Dans la notion d’ « Etat fort » que moi j’appelle finalement l’ « Etat démocratique fort », il ne faut pas entendre l’Etat policier qui, par une politique de répression tout azimut, arrive à établir l’ordre public. Pas du tout. D’ailleurs, l’Etat policier est un Etat totalitariste et de ce point de vue, nous sommes hors de la démocratie.

Par « Etat démocratique fort », il faut entendre, sur le plan sociopolitique, un Etat qui jouit fondamentalement de la confiance des citoyens à l’unité de laquelle il est l’incarnation. Et cette confiance, qui lui confère la légitimité de son existence, ne tombe pas du ciel. Elle est le fruit d’un processus complexe de constitution d’équilibres, dans les différents compartiments institutionnels qui le forment. Le résultat en est que le citoyen, pris individuellement, fait confiance à son Etat, parce qu’il reçoit de celui-ci en retour, les services fondamentaux dont il a attend de lui : sécurité, logement, emploi, soins de santé, etc.

Ce n’est pas que l’Etat les lui donne directement, mais le système d’organisation de l’Etat est tel qu’il veille à ce que chaque citoyen ait le minimum consensuellement défini, pour pouvoir vivre et faire vivre sa famille. De telle sorte que pris dans leur ensemble, les citoyens font confiance en leur Etat.

En matière judiciaire, cela signifie, par exemple, qu’un citoyen qui perd un procès, pour cause de corruption d’un magistrat, a la possibilité de faire recours et obtenir inévitablement gain de cause, quelle que soit la partie adverse. Bref, l’Etat est là pour protéger les faibles. Une fois que l’Etat règle les questions de redistribution de la rente nationale (politique de lutte contre le chômage), il est fort probable que les Partis mobilisent alors sur des programmes politiques et non sur des bases subjectives.

Il est vrai que tous les Etats au monde, à l’exception peut-être du Vatican, font face à la question du chômage. Mais, la différence est que dans les « Etats démocratiquement forts », le chômage est toujours en pourcentage faible, par rapport au nombre total de la population active. C’est ainsi que la capacité d’un Gouvernement se mesure, bien souvent, dans sa politique de lutte contre le chômage. Lorsque le nombre de chômeurs dépasse la moitié de la population active, il faut craindre alors la faillite de l’Etat.

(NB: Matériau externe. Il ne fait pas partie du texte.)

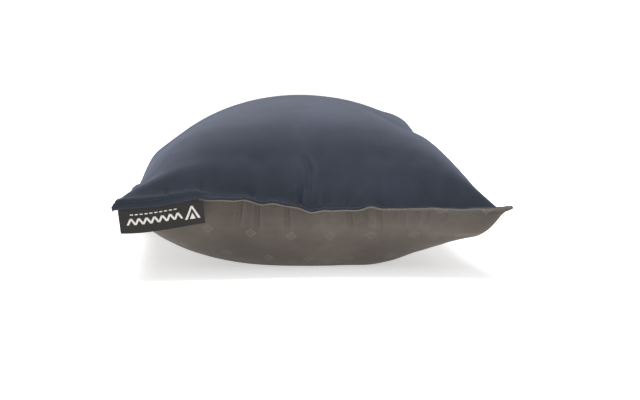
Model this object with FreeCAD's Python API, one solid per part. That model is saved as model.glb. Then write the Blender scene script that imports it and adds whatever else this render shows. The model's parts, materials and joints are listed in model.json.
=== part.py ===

Face à la crise économique provoquée par le crash boursier du jeudi noir (en octobre 1929) aux Etats-Unis d’Amérique, une grande crise économique s’en suivit, avec des répercussions dans le monde. Le taux de chômage approchait les 25% de la population active aux Etats-Unis. Elu, Franklin D. Roosevelt, qui prit ses fonctions en mars 1933, lança plusieurs programmes nationaux, afin d’accroître le volume de liquidités et réduire le chômage. C’est ce que l’on nomma le « New Deal », le programme qu’il proposa à ses concitoyens. Un exemple qui prouve que c’est sur la base d’une politique qu’il définit, qu’on apprécie les qualités d’un homme politique.

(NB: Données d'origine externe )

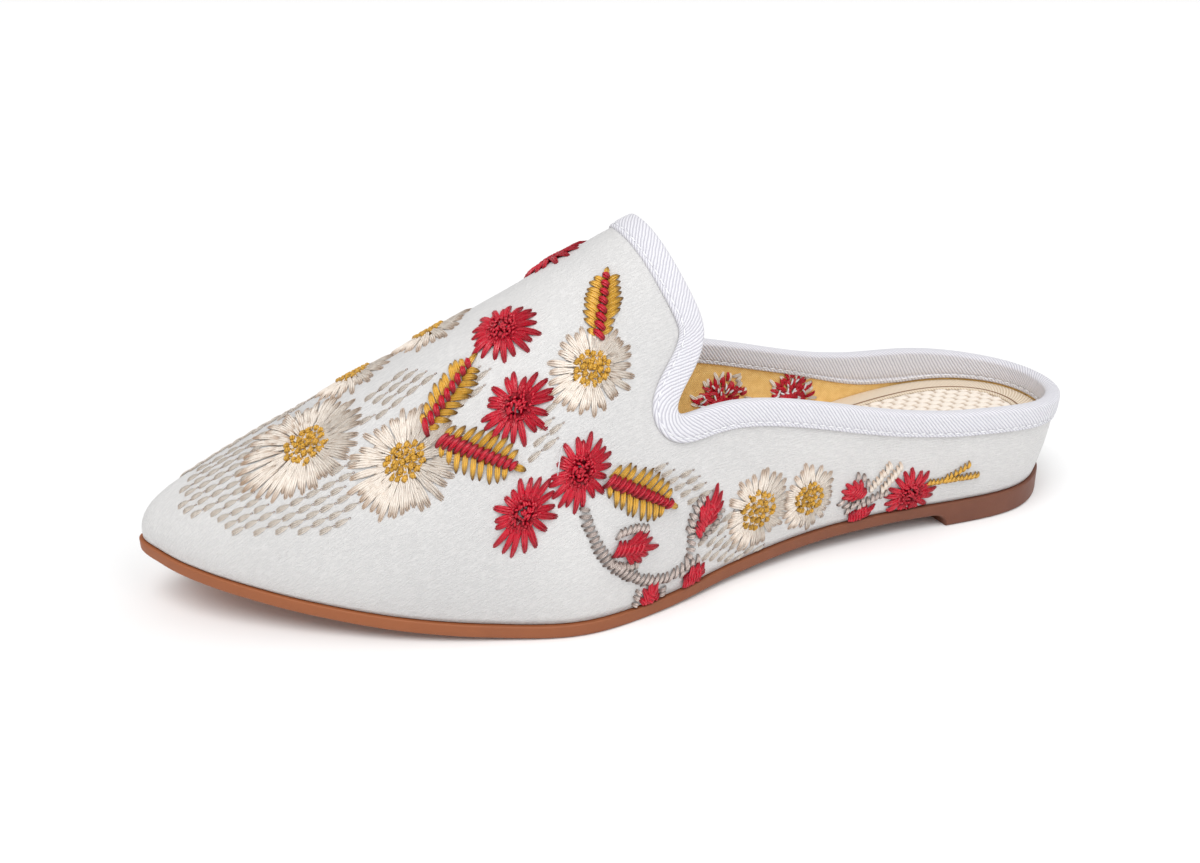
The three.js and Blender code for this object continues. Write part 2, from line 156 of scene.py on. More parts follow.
@dataclass
class Last:
    """The foot shape that every piece is laid over, by station round the shoe and climb up its wall."""

    length: float = 255.0
    sole: float = 3.4
    welt: float = 1.0
    gap: float = 0.3
    toe_spring: float = 14.5
    spring_end: float = 101.0
    waist_start: float = 114.0
    waist_rise: float = 3.7
    waist_bow: float = 0.9
    breast: float = 208.0
    breast_start: float = 11.62
    breast_end: float = 11.84
    footbed_step: float = 40.0
    footbed_heights: tuple[float, ...] = (20.5, 12.0, 7.6, 8.4, 14.0, 21.0, 23.2, 23.2)
    blend_start: float = 8.6
    blend_length: float = 2.0
    shift: Array = field(default_factory=lambda: np.zeros(3))

    def __post_init__(self) -> None:
        """Prepares the rows of the whole loop and the tables of arc lengths."""
        rows = [self._row(index) for index in range(-3, LOOP + 4)]
        self._rows = np.array(rows)
        self._grid_s = np.linspace(0, LOOP, 10 * LOOP + 1)
        self._grid_c = np.linspace(0, 1, 61)
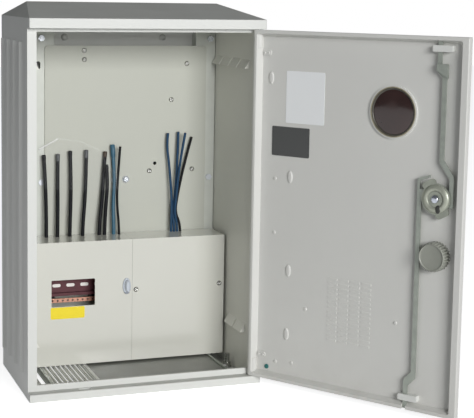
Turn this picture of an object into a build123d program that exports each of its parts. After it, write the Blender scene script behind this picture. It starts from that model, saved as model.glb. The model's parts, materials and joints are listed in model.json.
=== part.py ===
from build123d import *
from math import cos, sin, sqrt, pi, radians, tan
import os

# Electricity meter cabinet in glass-fibre polyester, standing, with its door open.
# Millimetres. X runs along the front, Y to the back, Z up.
# The origin is the middle of the underside of the plinth.

os.makedirs("parts", exist_ok=True)

# Cabinet body
width = 400.0
depth = 236.0
wall = 4.0
lip = 16.75            # plinth and fascia stand this far in front of the posts
post_width = 15.0
post_thick = 6.0
body_top = 605.5
header_drop = 6.0
top_flange = 28.0
foot_flange = 33.0
foot_front = 16.5
foot_back = 20.0
flange_thick = 4.0
plinth_top = 13.4
plinth_deep = 21.5
ledge_top = 23.5

# Flutes of the side walls
rib_count = 4
rib_end = 12.25        # from the last flute to the back
rib_first = 48.0       # first crest behind the posts
rib_rise = 4.0
rib_low = 36.0
rib_drop = 23.5        # flutes end this far below the top of the body
rib_front = 0.40       # share of the pitch over which a flute rises
rib_back = 3.0

# Roof
fascia = 15.5
ridge_rise = 24.5
ridge_set_in = 30.0
ridge_back = 67.0      # ridge to the back edge
roof_wall = 4.0

# Fixings
base_bolt = 9.0
base_bolt_in = 29.0    # from the side walls' faces
base_bolt_y = 130.0
wall_bolt = 9.0
wall_bolt_x = 180.0
wall_bolt_low = 22.0
wall_bolt_drop = 22.5  # below the top of the body
roof_screw = 5.0
roof_screw_in = 24.0   # from the side walls' faces
roof_screw_front = 99.0
roof_screw_back = 20.0
touch = 0.3            # running or seating clearance between loose pieces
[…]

Mais, l’Etat, superstructure au dessus de tout, n’est que la résultante d’un système politique. Comment arriver à un « Etat démocratique fort », pour protéger les citoyens contre la suprématie des Partis politiques dans leur compétition vers le pouvoir ? C’est là un grand défi pour une société. Car, le rêve d’un « Etat démocratique fort » ne peut être réalisé que s’il est porté par le peuple et partagé par les Partis politiques qui sont les principaux acteurs à même de le réaliser.

Conclusion

Je voudrais conclure en abordant la question de la jeunesse. Les jeunes se retrouvent-ils dans les Partis politiques qui fonctionnent comme nous l’avons décrit ? Chacun peut y répondre.

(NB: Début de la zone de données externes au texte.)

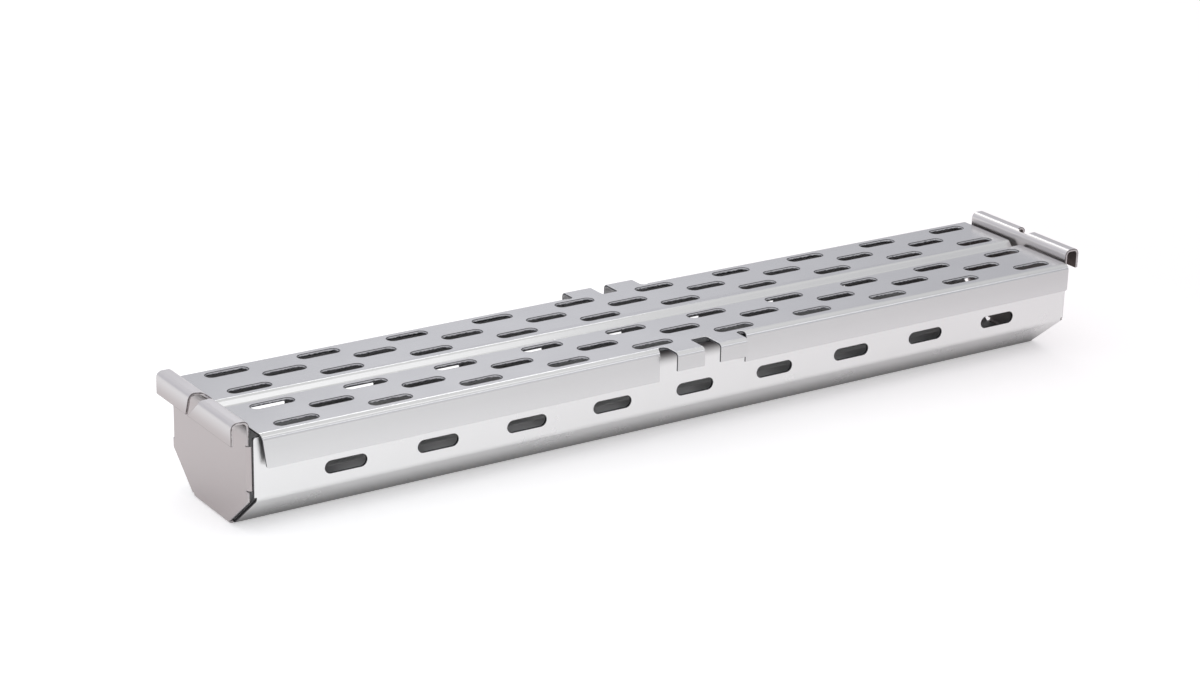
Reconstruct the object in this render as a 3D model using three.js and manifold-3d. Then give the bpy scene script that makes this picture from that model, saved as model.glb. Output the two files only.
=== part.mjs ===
// A slotted sheet-metal smoker box: a folded trough for wood chips, two end plates with rolled
// handles welded into it, and a slotted lid that lifts off by its tabs.
// Millimetres, X along the box, Y across it, Z up; the origin is under the middle of the floor.
import * as THREE from "three";
import { mergeVertices } from "three/addons/utils/BufferGeometryUtils.js";
import Module from "manifold-3d";

const wasm = await Module();
wasm.setup();

// Sheet and clearances
const sheet = 1; // thickness of every pressing
const weldGap = 0.3; // between an end plate's flanges and the trough that they are welded to
const seatGap = 0.3; // between the lid's underside and the wall tops that carry it
const overrun = 2; // how far a cutting body runs past the sheet
const bendSteps = 6; // facets in a quarter turn

// Trough
const boxLength = 378.4; // over the wall ends
const boxWidth = 63.6; // over the walls
const wallTop = 39.3;
const floorWidth = 25.2;
const chamferHeight = 15; // where the sloping side meets the wall
const troughBend = 2.5; // outside radius of the long bends
const floorSetback = 1; // the floor and sloping sides stop this much short of the wall ends
const wallCorner = 1.2;

// Slots, the same tool in every sheet
const slotLength = 17;
const slotWidth = 4.8;
const rowSlots = 10; // in a full row; the rows between have one less
const rowMargin = 17.75; // from the wall ends to the middle of a full row's last slot
const slotPitch = (boxLength - 2 * rowMargin) / (rowSlots - 1);
const wallSlotHeight = 21.9;

// End plates
const plateProud = 1.5; // the plate's outer face stands past the wall ends
const flangeBend = 1.85; // outside radius of the flange bends
const flangeDepth = 10;
const flangeHeight = 16.9;
const slopeInset = 0.45; // the plate's foot stays inside the line of the sloping sides
const footWidth = 24.6; // of the bend that joins the plate to the end of the floor

// Rolled handles
const rollRadius = 3.57; // outside
const rollHeight = 41.7; // the roll's axis
const plateWidth = boxWidth - 3.6; // of the roll and of the neck under it
const lipDrop = 5.1; // straight lip below the roll's axis
const neckHeight = 6.3; // from the side flanges' top to the roll's axis

// The cut that parts the two handles narrows from the crest down to the lip's edge. Its outline
// over the crest runs out from the roll's axis and across the box, as shares of the roll's
// radius, with the radius of its corners.
const crestCut = [
  [-0.67, -1.18, 0.2],
  [0.3, -1.18, 0.3],
  [0.83, -1.0, 0],
  [0.83, 0.95, 0],
  [0.2, 0.95, 0.3],
  [-0.3, 0.73, 0.2],
  [-0.67, 0.08, 0.2],
];
const lipCutNear = 4.8; // its two sides at the lip's edge, across the box
const lipCutFar = 5.9;

// Lid
const lidLength = boxLength - 3.4;
const lidWidth = boxWidth + 5.2; // over the skirts
const lidShift = 0.45; // the lid lies a little to one side of the middle
const patternShift = 1.3; // its slots and tabs are punched a little off its own middle
const skirtDrop = 13.35;
const lidBend = 3; // outside radius
const skirtCorner = 1;
const rowCount = 3; // on each side of the groove
const firstRow = 8.85; // from the middle line
const lastRow = 7.15; // in from the skirt's face
const rowPitch = (lidWidth / 2 - lastRow - firstRow) / (rowCount - 1);

// Stiffening groove pressed along the lid's middle
const grooveWidth = 6.8;
const grooveFloor = 3;
const grooveDepth = 2.2;
const grooveCrown = 1.8; // radius over its edges
const grooveRoot = 0.8; // radius in its floor's corners

// Lifting tabs at mid-length, two on each side
const tabSpan = lidWidth + 12.4; // over the tabs' lips
const tabLength = 12.55;
const tabGap = 7.5; // between the two tabs of a side
const tabDrop = 6.4;
const tabBend = 2;
const tabCorner = 1.2;
const skirtGap = 40.4; // the skirt stops on each side of the tabs
const gapDepth = 4.2; // how far the gap between the tabs runs in past the skirt's face
const reliefRun = 2; // how far the notches beside the tabs run in past the skirt's face

const plateInner = boxLength / 2 + plateProud - sheet;
const wallInner = boxWidth / 2 - sheet;
const flangeTop = rollHeight - neckHeight;
const flangeBottom = flangeTop - flangeHeight;
const lidTop = wallTop + seatGap + sheet;

const steel = { metalness: 1, roughness: 0.32 };
const finishes = {
  trough: { color: 0xc9c9cc, ...steel },
  endPlate: { color: 0xc4bfc0, ...steel },
  lid: { color: 0xc6c5cb, ...steel },
};

// The outline [u, v, radius] as points, with an arc at each corner that has a radius.
function rounded(corners) {
  const points = [];
  const add = (p) => {
    const last = points[points.length - 1];
    if (!last || last.distanceTo(p) > sheet / 1000) points.push(p);
  };
  corners.forEach(([u, v, radius = 0], i) => {
    const before = corners[(i + corners.length - 1) % corners.length];
    const after = corners[(i + 1) % corners.length];
    const tip = new THREE.Vector2(u, v);
    const into = new THREE.Vector2(u - before[0], v - before[1]).normalize();
    const out = new THREE.Vector2(after[0] - u, after[1] - v).normalize();
    const turn = Math.atan2(into.cross(out), into.dot(out));
    if (!radius || !turn) {
      add(tip);
      return;
    }
    const run = radius * Math.tan(Math.abs(turn) / 2);
    const start = tip.clone().addScaledVector(into, -run);
    const side = new THREE.Vector2(-into.y, into.x).multiplyScalar(Math.sign(turn));
    const centre = start.clone().addScaledVector(side, radius);
    const steps = Math.max(2, Math.ceil((bendSteps * Math.abs(turn)) / (Math.PI / 2)));
    for (let k = 0; k <= steps; k += 1) {
      add(start.clone().rotateAround(centre, (turn * k) / steps));
    }
  });
  if (points[0].distanceTo(points[points.length - 1]) <= sheet / 1000) points.pop();
  return points;
}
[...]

Mais, à mon avis, les jeunes constituent la couche sociale la plus ciblée par les Partis politiques. Le dynamisme de la jeunesse, sa mobilité, son intelligence, sa force physique et malheureusement sa naïveté politique sont exploités diversement par les dirigeants des Partis politiques, pour assouvir leurs ambitions. Là où les jeunes viennent avec leurs problèmes d’insertion professionnelle (trouver un emploi), ou simplement de promotion professionnelle, les responsables politiques répondent par des promesses. Ce mariage conclu se termine bien souvent au détriment des jeunes, blousés et souvent confinés dans des rôles de mobilisation et d’animation du parti.

Manipulés et instrumentalisés dans une large mesure, les jeunes se sentent après désabusés et révoltés. Il y a, sans doute, à établir, pour les jeunes, une sorte de « profession de foi » qui les aiderait à exercer un certain discernement, dans leurs décisions de s’engager dans un parti politique. Car, c’est à travers les couches juvéniles que le système établi se régénère et assurer la formation des jeunes, c’est commencer à briser la glace d’un système dont nous sommes convaincus qu’il n’est pas bon pour l’avenir de notre société.